Vikingler is a black metal milestone. It’s Enslaved most symphonic styled black metal album, closer to Emperor and Immortal then to their later extreme prog metal and an obvious inspiration for both the more commercial symphonic black metal bands like Dimmu Borgir and the atmospheric metals of early Katatonia and Agalloch.

The opening track Lifandi Lif Undir Hamri is very gripping and sums up everything that is on offer on this album, a fast, repetitive and entrancing pace, tremolo-picked guitar riffs, vicious black metal shrieks, haunting keyboards and folksy overtones. The track has only minimal melody but appeals greatly because of its rhythm and entrancing effect.

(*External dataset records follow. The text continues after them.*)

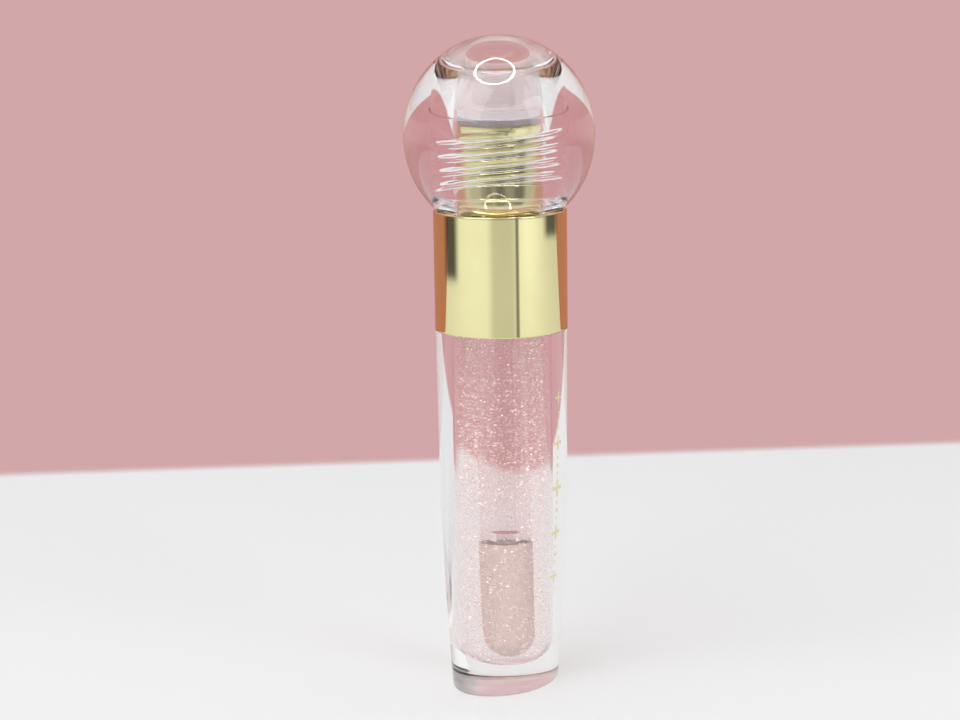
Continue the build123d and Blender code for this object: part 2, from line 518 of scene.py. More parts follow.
@dataclass(frozen=True)
class GoldPlate:
    """Mirror gold plating on moulded plastic, with a faint waviness and finger haze."""

    name: str = "gold_plating"
    pale: Colour = (0.86, 0.81, 0.46)
    deep: Colour = (0.80, 0.74, 0.39)
    tone: Grain = Grain(6.0, 2.0)
    haze: Grain = Grain(1.8, 5.0)
    hazy: Range = (0.5, 0.9)
    roughness: float = 0.035
    haze_roughness: float = 0.05
    wave: Grain = Grain(7.0, 1.0, (1.0, 1.0, 0.4))
    wave_depth: float = 0.004

    def build(self) -> bpy.types.Material:
        """Builds the finish.

        Returns:
            Its material.
        """
        maker = MaterialMaker(self.name)
        gold = maker.principled(
            Base_Color=maker.mix_colour(maker.noise(self.tone), self.pale, self.deep),
            Metallic=1.0,
            Roughness=self.roughness + maker.noise(self.haze).between(*self.hazy) * self.haze_roughness,
            Normal=maker.bump(maker.noise(self.wave), self.wave_depth),
        )
        return maker.done(gold)


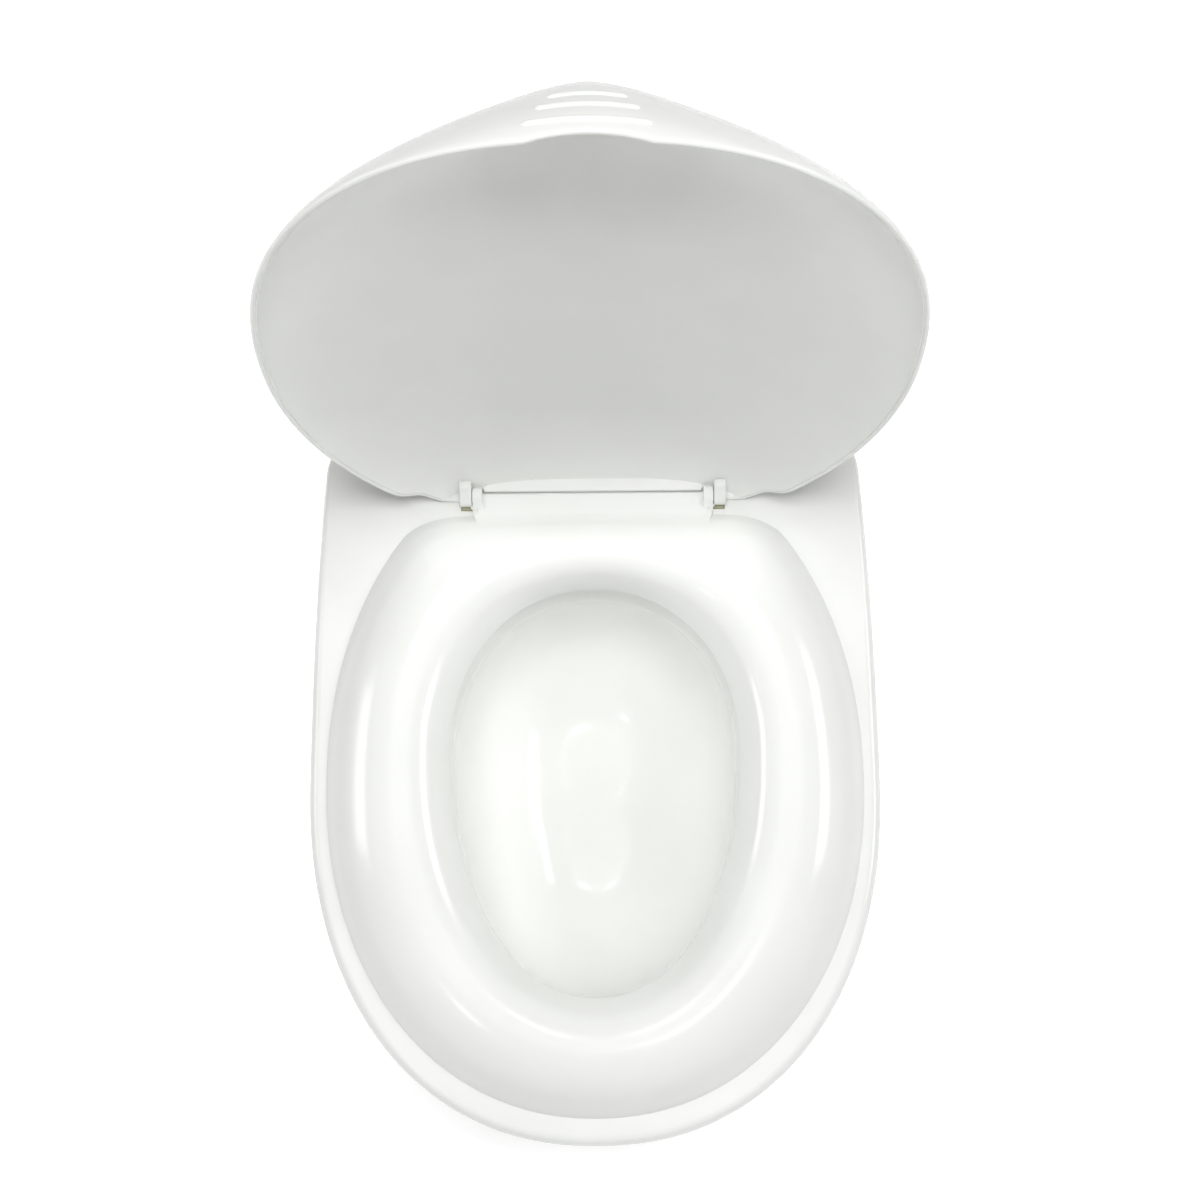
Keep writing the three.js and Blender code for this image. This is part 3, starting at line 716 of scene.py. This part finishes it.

The remaining tracks have a similar approach, Vetranott is another 11 minute slab of up-tempo dark energy. Especially the blast beat section in the middle is wild and furious. Enslaved add just enough melody to make it digestible and alluring. Of course Grutle’s shrieks are an acquired taste and by the time the next 11 minutes of Midgards Eldar I tend to get somewhat weary of them as well.

Heilmdallr is an Enslaved classic that still features in their live set. More concise and decidedly more black and aggressive it’s a welcome change after the 3 epics that preceded. Also the instrumental Norvegr offers some variation in tempo and instrumentation, featuring even some (under-produced) acoustic guitars and prominent melodious bass guitar that gives it a gothic feel (think of a badly produced the Cure jam with fuzzed out guitars).

The production is really good for black metal standards of that era, of course it’s murky and trebly but all instruments are clearly audible, even the bass (at least if you have big woofers). The performance is inspired and energetic and the compositions are very big and symphonic. Not perfect but an impressive album. Essential for black metal fans.